Taiwanese leaders, elected amid great hopes of economic revitalisation and closer ties with mainland China, could be among the first to utter those words. Not only is the island more exposed than most to a US slowdown, but it is also vulnerable because “private consumption and investment are likely to remain lacklustre even with the arrival of new political leadership”, according to HSBC analysts.
Efforts to embrace the growth of China will be rapid, but they will also expose the poor shape of the Taiwanese domestic scene, its infrastructure and financial sector. Middle-income households are struggling. Peter Sutton, of CLSA, believes that no general recovery of the domestic economy can be expected before next year. A strengthening of cross-straits relations, therefore, may not be the quick fix that the new Government has been banking on.

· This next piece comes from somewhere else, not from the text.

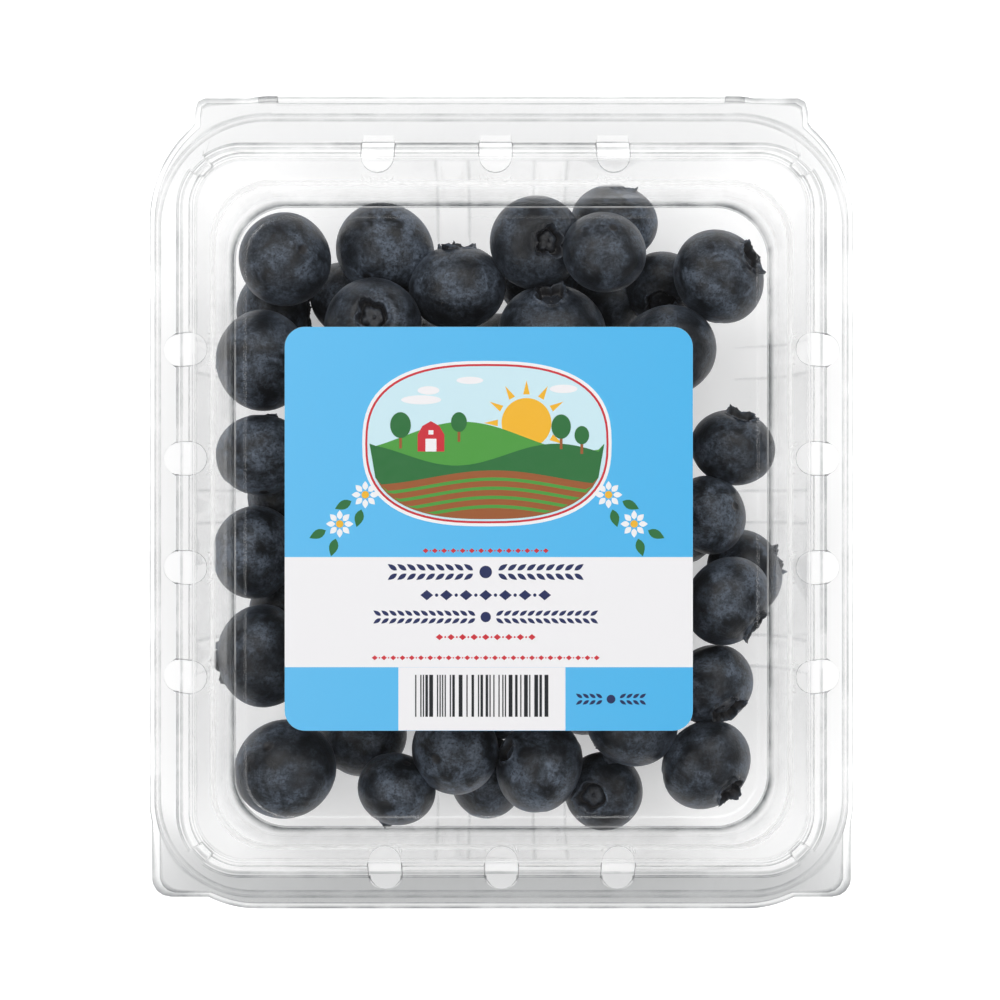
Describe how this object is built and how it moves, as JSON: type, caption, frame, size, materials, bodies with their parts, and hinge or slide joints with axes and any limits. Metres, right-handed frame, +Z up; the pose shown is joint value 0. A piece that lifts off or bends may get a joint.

Malaysia has solid domestic demand and rocketing palm oil prices have boosted exports, but Matthew Hildebrandt, a JPMorgan Chase economist, believes that the aftermath of the election may darken the immediate economic picture. Weakened by the Opposition’s advances, the Government is under pressure to make a show of reining in corruption. One probable effect is that as wasteful government projects are cancelled - or delayed while the bidding process is made more transparent – a mood of uncertainty descends on the economy. Private sector investment, a pillar of official growth projections, could also suffer as industry shifts into a wait-and-see mode on capital spending.
Mr Hildebrandt said: “Negative effects from any of these factors could be particularly harmful, given that risks to private sector investment have already risen from deterioration in global demand and credit conditions.”
South Korea may be even more fragile. Mr Lee is being questioned regarding his credibility as a business-friendly, economy-boosting “bulldozer”. “It is very difficult to imagine that [his] targets are achievable, particularly this year,” Duncan Wooldridge, a UBS Asia economist, said.
Perhaps soon the Asian economy may achieve the decoupling that would have seen it through the present US meltdown, Robert Subbara-man, of Lehman Brothers, said, “but the region is not yet at the point where it is immune . . . The situation can weaken very sharply at a tipping point, and we are not that far from that.”